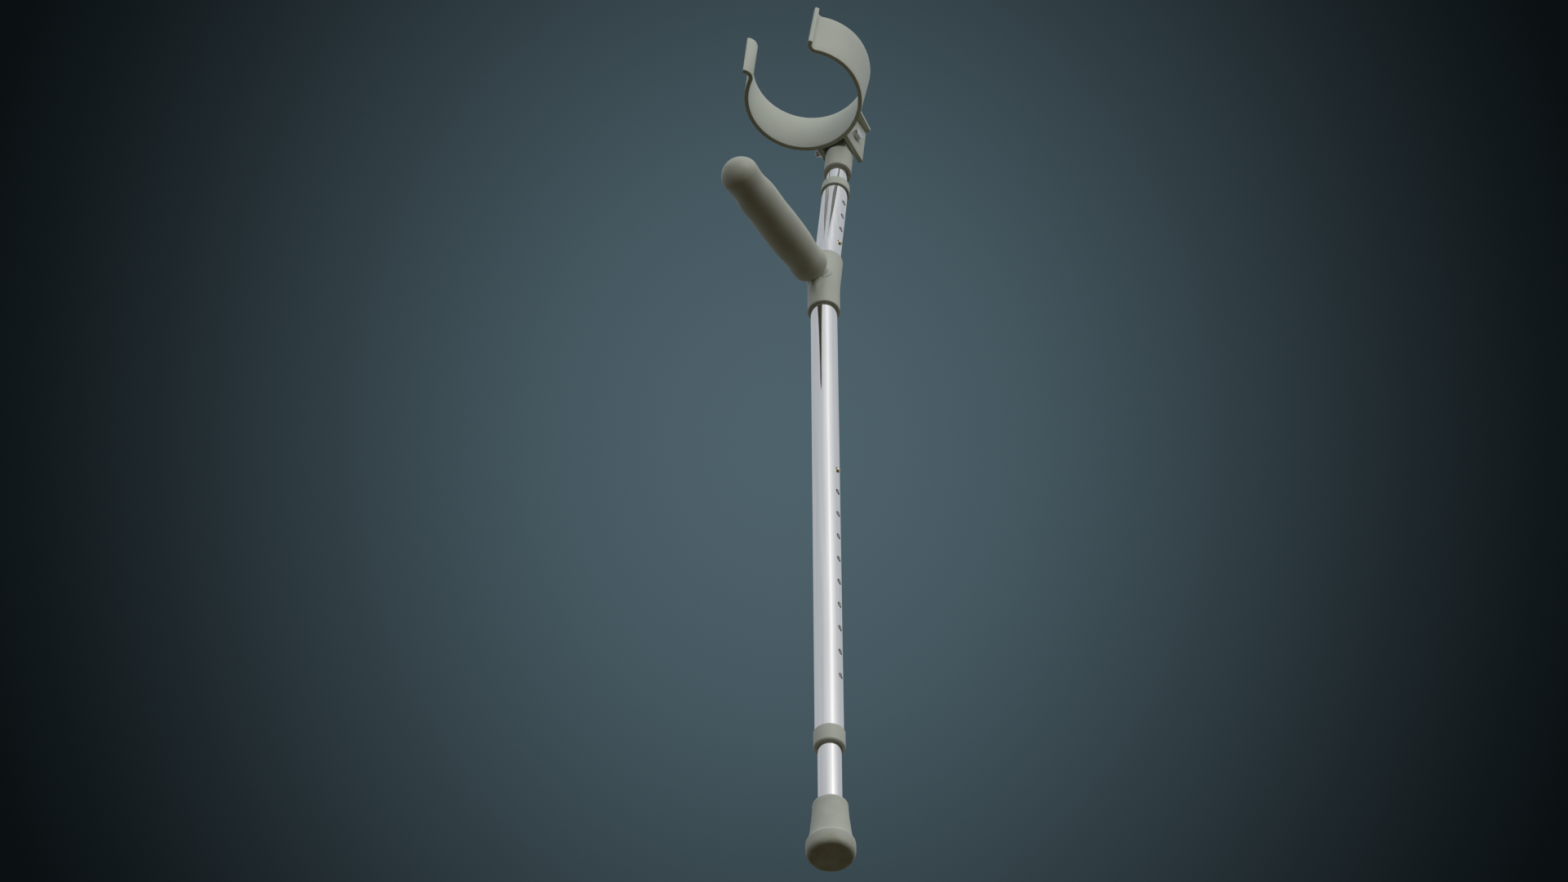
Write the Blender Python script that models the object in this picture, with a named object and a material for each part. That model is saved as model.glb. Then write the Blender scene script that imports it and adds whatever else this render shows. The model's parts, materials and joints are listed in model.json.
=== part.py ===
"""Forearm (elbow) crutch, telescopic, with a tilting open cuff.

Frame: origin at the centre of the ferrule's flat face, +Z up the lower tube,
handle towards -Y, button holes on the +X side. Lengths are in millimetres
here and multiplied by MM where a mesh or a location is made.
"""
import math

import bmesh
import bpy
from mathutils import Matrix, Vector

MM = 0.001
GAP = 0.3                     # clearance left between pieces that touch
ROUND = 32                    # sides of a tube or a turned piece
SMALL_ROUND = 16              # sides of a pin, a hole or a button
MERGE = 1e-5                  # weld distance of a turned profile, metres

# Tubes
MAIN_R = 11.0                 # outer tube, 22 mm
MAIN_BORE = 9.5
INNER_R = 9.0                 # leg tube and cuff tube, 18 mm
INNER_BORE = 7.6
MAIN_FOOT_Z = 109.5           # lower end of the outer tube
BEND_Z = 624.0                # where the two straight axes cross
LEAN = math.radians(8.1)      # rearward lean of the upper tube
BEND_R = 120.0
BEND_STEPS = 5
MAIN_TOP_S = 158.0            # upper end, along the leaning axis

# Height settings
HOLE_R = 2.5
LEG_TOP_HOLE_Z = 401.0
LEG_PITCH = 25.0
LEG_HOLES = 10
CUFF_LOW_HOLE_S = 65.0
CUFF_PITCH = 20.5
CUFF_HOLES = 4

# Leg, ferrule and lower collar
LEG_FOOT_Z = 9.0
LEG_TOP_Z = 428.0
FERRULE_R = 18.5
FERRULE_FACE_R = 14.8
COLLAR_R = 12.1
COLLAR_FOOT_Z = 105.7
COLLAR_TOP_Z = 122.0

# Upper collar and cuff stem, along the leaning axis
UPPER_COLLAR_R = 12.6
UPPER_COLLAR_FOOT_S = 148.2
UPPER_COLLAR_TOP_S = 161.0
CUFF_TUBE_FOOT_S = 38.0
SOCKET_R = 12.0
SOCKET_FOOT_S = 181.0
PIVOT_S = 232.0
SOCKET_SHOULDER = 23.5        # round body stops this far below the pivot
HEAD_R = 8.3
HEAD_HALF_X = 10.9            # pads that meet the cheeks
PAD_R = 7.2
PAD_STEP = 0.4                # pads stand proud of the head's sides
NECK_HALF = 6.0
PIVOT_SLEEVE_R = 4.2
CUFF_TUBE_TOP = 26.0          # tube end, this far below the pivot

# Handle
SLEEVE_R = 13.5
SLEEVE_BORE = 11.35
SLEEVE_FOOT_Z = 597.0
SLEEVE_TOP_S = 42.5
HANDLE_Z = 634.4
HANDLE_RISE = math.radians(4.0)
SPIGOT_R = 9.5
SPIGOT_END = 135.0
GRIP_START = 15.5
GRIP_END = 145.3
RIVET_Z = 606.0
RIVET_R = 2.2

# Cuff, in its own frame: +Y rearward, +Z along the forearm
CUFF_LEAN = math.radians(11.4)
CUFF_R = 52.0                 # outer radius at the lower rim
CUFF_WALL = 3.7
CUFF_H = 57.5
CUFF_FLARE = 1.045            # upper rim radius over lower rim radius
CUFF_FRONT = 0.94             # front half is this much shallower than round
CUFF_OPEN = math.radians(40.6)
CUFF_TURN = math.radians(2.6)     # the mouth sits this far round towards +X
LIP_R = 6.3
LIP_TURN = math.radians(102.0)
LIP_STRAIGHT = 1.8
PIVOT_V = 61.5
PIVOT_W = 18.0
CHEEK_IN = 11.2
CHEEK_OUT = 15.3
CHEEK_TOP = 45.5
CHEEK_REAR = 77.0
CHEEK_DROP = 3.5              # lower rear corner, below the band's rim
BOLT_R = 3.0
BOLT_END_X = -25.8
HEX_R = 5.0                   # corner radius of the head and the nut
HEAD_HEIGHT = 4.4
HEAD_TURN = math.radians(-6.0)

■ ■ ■

Aim:
Extract all the material, leaving every line as it is.

Task answer:
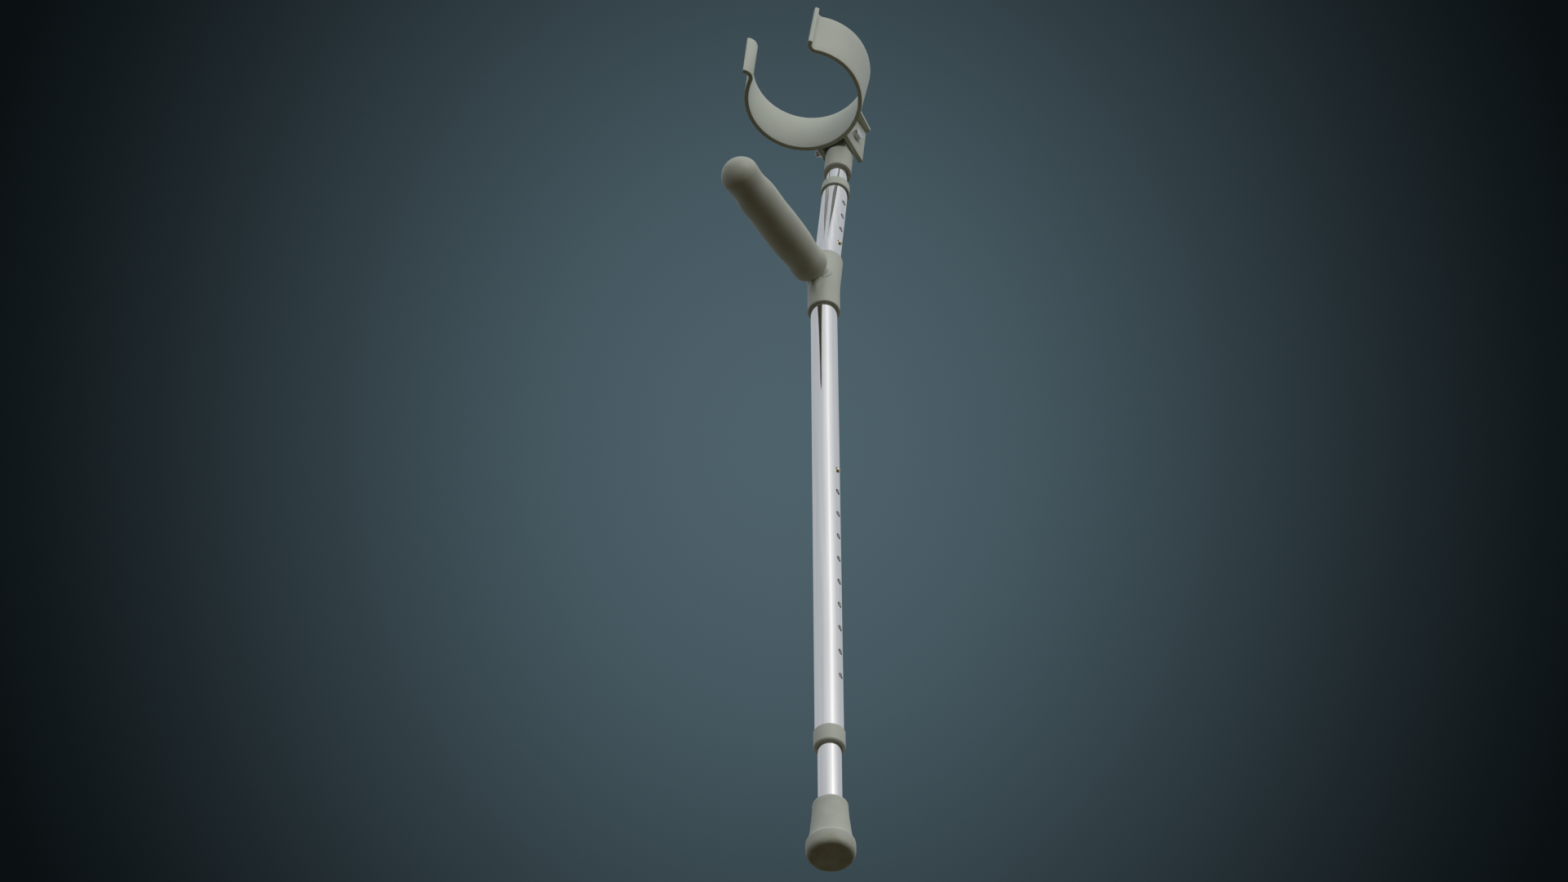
Write the Blender Python script that models the object in this picture, with a named object and a material for each part. That model is saved as model.glb. Then write the Blender scene script that imports it and adds whatever else this render shows. The model's parts, materials and joints are listed in model.json.
=== part.py ===
"""Forearm (elbow) crutch, telescopic, with a tilting open cuff.

Frame: origin at the centre of the ferrule's flat face, +Z up the lower tube,
handle towards -Y, button holes on the +X side. Lengths are in millimetres
here and multiplied by MM where a mesh or a location is made.
"""
import math

import bmesh
import bpy
from mathutils import Matrix, Vector

MM = 0.001
GAP = 0.3                     # clearance left between pieces that touch
ROUND = 32                    # sides of a tube or a turned piece
SMALL_ROUND = 16              # sides of a pin, a hole or a button
MERGE = 1e-5                  # weld distance of a turned profile, metres

# Tubes
MAIN_R = 11.0                 # outer tube, 22 mm
MAIN_BORE = 9.5
INNER_R = 9.0                 # leg tube and cuff tube, 18 mm
INNER_BORE = 7.6
MAIN_FOOT_Z = 109.5           # lower end of the outer tube
BEND_Z = 624.0                # where the two straight axes cross
LEAN = math.radians(8.1)      # rearward lean of the upper tube
BEND_R = 120.0
BEND_STEPS = 5
MAIN_TOP_S = 158.0            # upper end, along the leaning axis

# Height settings
HOLE_R = 2.5
LEG_TOP_HOLE_Z = 401.0
LEG_PITCH = 25.0
LEG_HOLES = 10
CUFF_LOW_HOLE_S = 65.0
CUFF_PITCH = 20.5
CUFF_HOLES = 4

# Leg, ferrule and lower collar
LEG_FOOT_Z = 9.0
LEG_TOP_Z = 428.0
FERRULE_R = 18.5
FERRULE_FACE_R = 14.8
COLLAR_R = 12.1
COLLAR_FOOT_Z = 105.7
COLLAR_TOP_Z = 122.0

# Upper collar and cuff stem, along the leaning axis
UPPER_COLLAR_R = 12.6
UPPER_COLLAR_FOOT_S = 148.2
UPPER_COLLAR_TOP_S = 161.0
CUFF_TUBE_FOOT_S = 38.0
SOCKET_R = 12.0
SOCKET_FOOT_S = 181.0
PIVOT_S = 232.0
SOCKET_SHOULDER = 23.5        # round body stops this far below the pivot
HEAD_R = 8.3
HEAD_HALF_X = 10.9            # pads that meet the cheeks
PAD_R = 7.2
PAD_STEP = 0.4                # pads stand proud of the head's sides
NECK_HALF = 6.0
PIVOT_SLEEVE_R = 4.2
CUFF_TUBE_TOP = 26.0          # tube end, this far below the pivot

# Handle
SLEEVE_R = 13.5
SLEEVE_BORE = 11.35
SLEEVE_FOOT_Z = 597.0
SLEEVE_TOP_S = 42.5
HANDLE_Z = 634.4
HANDLE_RISE = math.radians(4.0)
SPIGOT_R = 9.5
SPIGOT_END = 135.0
GRIP_START = 15.5
GRIP_END = 145.3
RIVET_Z = 606.0
RIVET_R = 2.2

# Cuff, in its own frame: +Y rearward, +Z along the forearm
CUFF_LEAN = math.radians(11.4)
CUFF_R = 52.0                 # outer radius at the lower rim
CUFF_WALL = 3.7
CUFF_H = 57.5
CUFF_FLARE = 1.045            # upper rim radius over lower rim radius
CUFF_FRONT = 0.94             # front half is this much shallower than round
CUFF_OPEN = math.radians(40.6)
CUFF_TURN = math.radians(2.6)     # the mouth sits this far round towards +X
LIP_R = 6.3
LIP_TURN = math.radians(102.0)
LIP_STRAIGHT = 1.8
PIVOT_V = 61.5
PIVOT_W = 18.0
CHEEK_IN = 11.2
CHEEK_OUT = 15.3
CHEEK_TOP = 45.5
CHEEK_REAR = 77.0
CHEEK_DROP = 3.5              # lower rear corner, below the band's rim
BOLT_R = 3.0
BOLT_END_X = -25.8
HEX_R = 5.0                   # corner radius of the head and the nut
HEAD_HEIGHT = 4.4
HEAD_TURN = math.radians(-6.0)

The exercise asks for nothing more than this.